Its approximately 350ksq ft. Some obstacles, cars will be moved into one lot before storms. I was thinking $650-$700/push up to 4". Will have 2-3 plow trucks, 1-Cab loader tractor with pusher, and 1-skid steer with pusher. Thanks for the responses


----------



## albhb3 (Dec 18, 2007)

post up a pic


----------



## J.R. Services (Aug 15, 2009)

everything in red


----------



## got-h2o (Sep 26, 2008)

Just push or salt too? To push I think you're fairly priced, maybe a bit low if them moving cars turns into being a PIA. With salt I'd more than double your price. With the equipment specified it shouldn't take much longer than a couple hours.


----------



## J.R. Services (Aug 15, 2009)

thats just to plow, salt i think ill do by the lb or ton.
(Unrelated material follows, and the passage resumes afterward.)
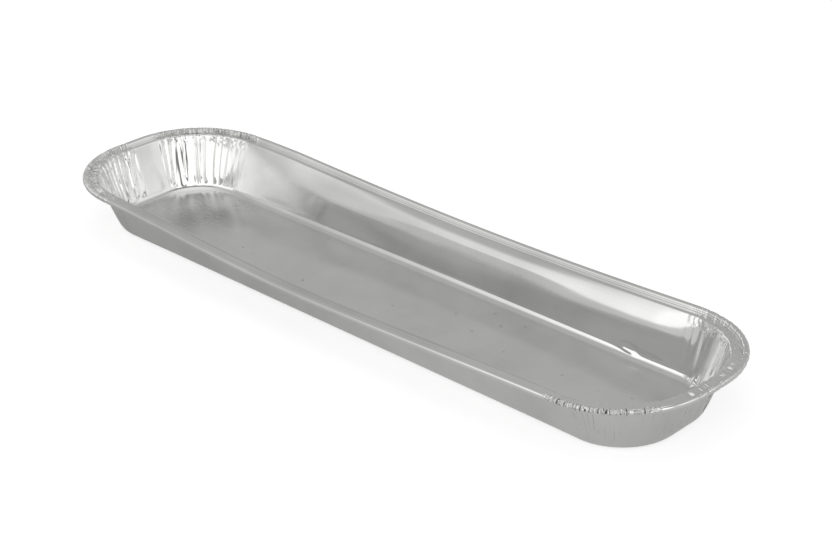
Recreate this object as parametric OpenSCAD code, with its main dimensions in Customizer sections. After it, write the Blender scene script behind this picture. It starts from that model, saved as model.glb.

Does anybody know a good place to bulk salt near frederick, baltimore or harrisburg areas?


----------



## got-h2o (Sep 26, 2008)

Def by ton/yard for that lot. Industry average is about 800 lbs per ac. I like to base it on 1 ton per 2 ac.


----------



## priwi (Oct 26, 2010)

Make sure you understand where you can and can't push the snow, I've found car dealers to be very particular with where it's pushed. This might find their requirements will add a bunch of time. What are you thinking for snow falls over 4"?


----------



## J.R. Services (Aug 15, 2009)

over 4" to 8" is another push so on and so forth


----------



## Scottscape (Nov 27, 2005)

they will just order a new dodge plow truck for the winter and sell it next year. dont get your hopes up on the dealerships


----------



## 2COR517 (Oct 23, 2008)

priwi;1100695 said:


> Make sure you understand where you can and can't push the snow, I've found car dealers to be very particular with where it's pushed. This might find their requirements will add a bunch of time.


Big factor here.


----------



## LoneCowboy (Jan 2, 2007)

I think your price is low. (I know, you are all wondering who took over my account)

Freely admitting I don't know your local market nor your pricing, but I notice you aren't in MI or the upper NY snow belt.

8 acres = @ 8 hours of work.

So, that's $70/hour if you do it that way, which might be ok if it was just a big empty 8 acre lot.

But you are quoting to work in a lot that is FULL OF PRISTINE BRAND NEW CARS (and probably a lot of light poles too)

No, sorry, the risk is extremely high of damaging something over the course of the season.
Risk costs money.

I'd be thinking 1.5x to 2x what you quoted. (plus salt)
Way to easy to work all day and be in the hole for a minor scratch. 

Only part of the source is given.